I originally wrote something to the effect of "BigCos are never going to pay you up front", but tried to go back and edit my comments to hedge this, knowing that someone here would have some kind of counterexample.
I don't have a black and white rule here; I'll just say two things:
* BigCos usually have payable processes, and if they do, your contact at the BigCo is unlikely to have the authority to short-circuit them unless your service is so cheap that they have direct signing authority for it. Otherwise, what you're fighting with the payment-upfront negotiation is the friction it takes to change any part of a BigCo's "how do we release invoices for payment" process. If anyone with title =~ /purchasing/i is involved in your negotiation, give this up.
* Equally importantly, the payment upfront clause mitigates a risk you mostly don't have with BigCo's. Upfront payment is earnest money. You need earnest money when the amount of money you're working with is large enough to be worth your client stiffing you over. For a BigCo, almost any first project you do is going to be worth less than that amount; your $15k web project is a rounding error to them, and any real dispute over payment is going to cost them more than $15k in the end, and they absolutely know it.

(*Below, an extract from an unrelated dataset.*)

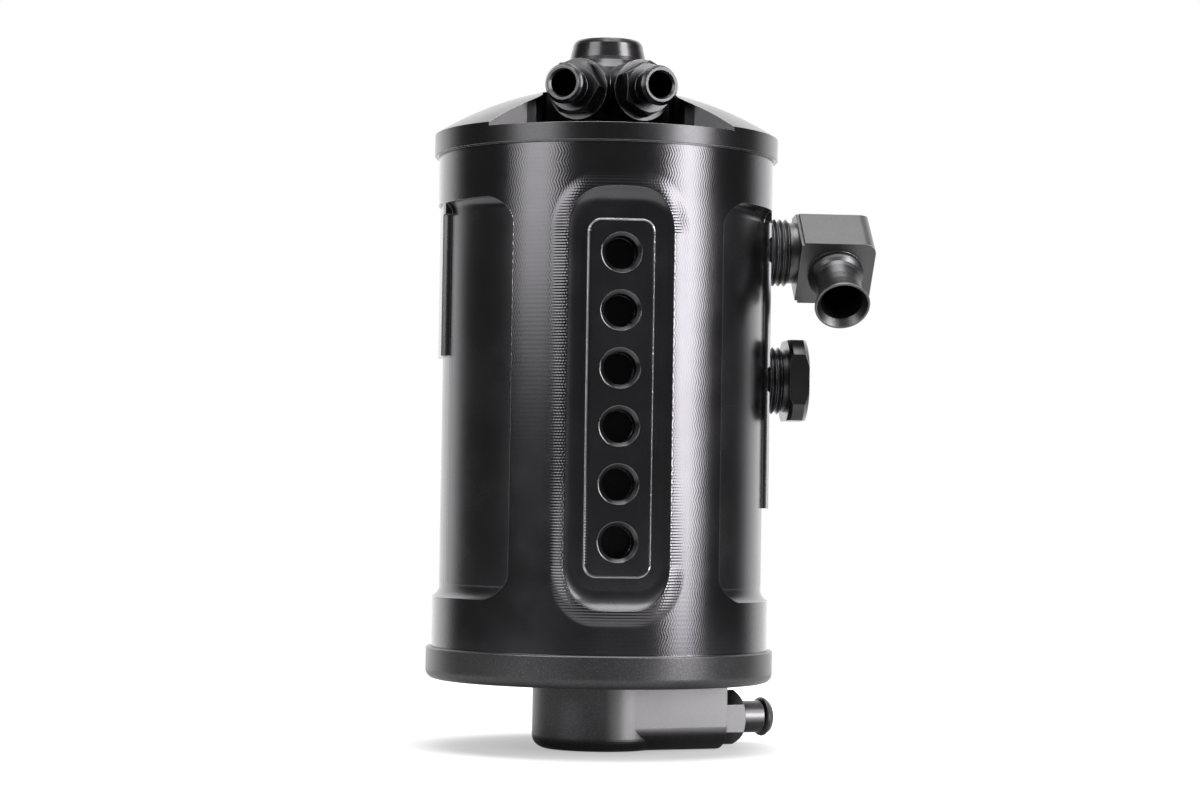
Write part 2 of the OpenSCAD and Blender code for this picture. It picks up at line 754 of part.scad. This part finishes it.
// The plate that turns the inflow aside, on a sleeve round the rod
module splash_plate() {
    z0 = low_screen_z + 2 * screen_t + mesh_h + 0.15;
    color([0.58, 0.59, 0.60])
        difference() {
            union() {
                drum(splash_r, splash_z, splash_z + screen_t);
                drum(sleeve_r, z0, splash_z + 1);
            }
            drum(rod_r + 0.1, z0 - 1, splash_z + screen_t + 1);
            for (i = [0 : 5])
                rotate([0, 0, i * 60]) translate([splash_r - 8, 0, splash_z - 1])
                    cylinder(r = 2, h = screen_t + 2, $fn = 24);
        }
}

// The valve's seat, a washer in the lid's lower counterbore
module valve_seat() {
    color([0.62, 0.60, 0.50]) ring(9.15, 4.2, seat_z, seat_z + seat_t);
}

// The clip that holds the seat
module seat_clip() {
    color([0.35, 0.35, 0.37])
        difference() {
            ring(10.0, 7.6, seat_z - 1.35, seat_z - 0.45);
            translate([6, -2, seat_z - 2]) cube([6, 4, 3]);
        }
}

// The poppet that closes the seat
module valve_poppet() {
    color([0.70, 0.60, 0.32])
        rotate_extrude()
            polygon([[0, poppet_z], [5.4, poppet_z], [5.6, poppet_z + 0.3], [5.6, poppet_z + 1.6],
                     [3.0, poppet_z + 1.8], [guide_r, poppet_z + 2.2], [guide_r, valve_top + 2.0],
                     [0, valve_top + 2.0]]);
}

// One ring of points of the spring's wire at an angle along its coil
function coil_ring(a, r, w, z, n) =
    [for (i = [0 : n - 1])
         [(r + w * cos(i * 360 / n)) * cos(a), (r + w * cos(i * 360 / n)) * sin(a),
          z + w * sin(i * 360 / n)]];

// The spring over the poppet
module valve_spring() {
    turns = 6;
    steps = turns * 20;
    n = 8;
    w = 0.35;
    z0 = poppet_z + 1.7 + w;
    z1 = valve_top - 0.05 - w;
    points = [for (k = [0 : steps])
                  each coil_ring(k * 360 * turns / steps, 4.6, w, z0 + (z1 - z0) * k / steps, n)];
    sides = [for (k = [0 : steps - 1]) for (i = [0 : n - 1])
                 [k * n + i, k * n + (i + 1) % n, (k + 1) * n + (i + 1) % n, (k + 1) * n + i]];
    first = [[for (i = [0 : n - 1]) n - 1 - i]];
    last = [[for (i = [0 : n - 1]) steps * n + i]];
    color([0.60, 0.60, 0.62]) polyhedron(points, concat(first, sides, last), convexity = 8);
}

can_body();
lid();
centre_cap();
lid_seal();
base_cap();
base_seal();
left_outlet();
right_outlet();
left_outlet_seal();
right_outlet_seal();
inlet_elbow();
port_plug();
drain_barb();
drain_seal();
lower_clip();
lower_screen();
mesh_pack();
upper_screen();
tie_rod();
lower_nut();
upper_nut();
splash_plate();
valve_seat();
seat_clip();
valve_poppet();
valve_spring();
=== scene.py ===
import bpy
from math import cos, pi, radians, sin
from mathutils import Matrix, Vector


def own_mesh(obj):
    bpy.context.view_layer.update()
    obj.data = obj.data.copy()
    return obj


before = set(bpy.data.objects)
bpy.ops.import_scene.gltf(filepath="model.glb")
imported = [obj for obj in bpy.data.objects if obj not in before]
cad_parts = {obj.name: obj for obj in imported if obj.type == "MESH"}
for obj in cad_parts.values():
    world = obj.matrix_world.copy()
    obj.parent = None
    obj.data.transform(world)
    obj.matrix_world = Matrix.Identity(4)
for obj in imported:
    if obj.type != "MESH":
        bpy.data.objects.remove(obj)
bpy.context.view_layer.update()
bpy.context.scene.view_settings.view_transform = "Standard"
print("frame loaded:", len(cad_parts), "nodes")

mm = 0.001          # the frame is in metres
tiny = 1e-6         # keeps a division from failing where a length is 0


class Wire:
    # A node's output that can be used in sums
    def __init__(self, shader, socket):
        self.shader = shader
        self.socket = socket

    def __add__(self, other):
        return self.shader.maths("ADD", self, other)

    def __radd__(self, other):
        return self.shader.maths("ADD", other, self)

    def __sub__(self, other):
        return self.shader.maths("SUBTRACT", self, other)

    def __rsub__(self, other):
        return self.shader.maths("SUBTRACT", other, self)

    def __mul__(self, other):
        return self.shader.maths("MULTIPLY", self, other)

    def __rmul__(self, other):
        return self.shader.maths("MULTIPLY", other, self)

    def __truediv__(self, other):
        return self.shader.maths("DIVIDE", self, other)

    def __rtruediv__(self, other):
        return self.shader.maths("DIVIDE", other, self)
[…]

We've turned away work from clients who can't deal with our requirement to get at least a token retainer up front. It becomes easier and easier to say no to these clients (even during lean times). After having done this for years, you think back to all the times when something goes wrong on the project and the client uses your invoice as leverage to do something stupid. Having a retainer means that payment of your invoices is not optional for them.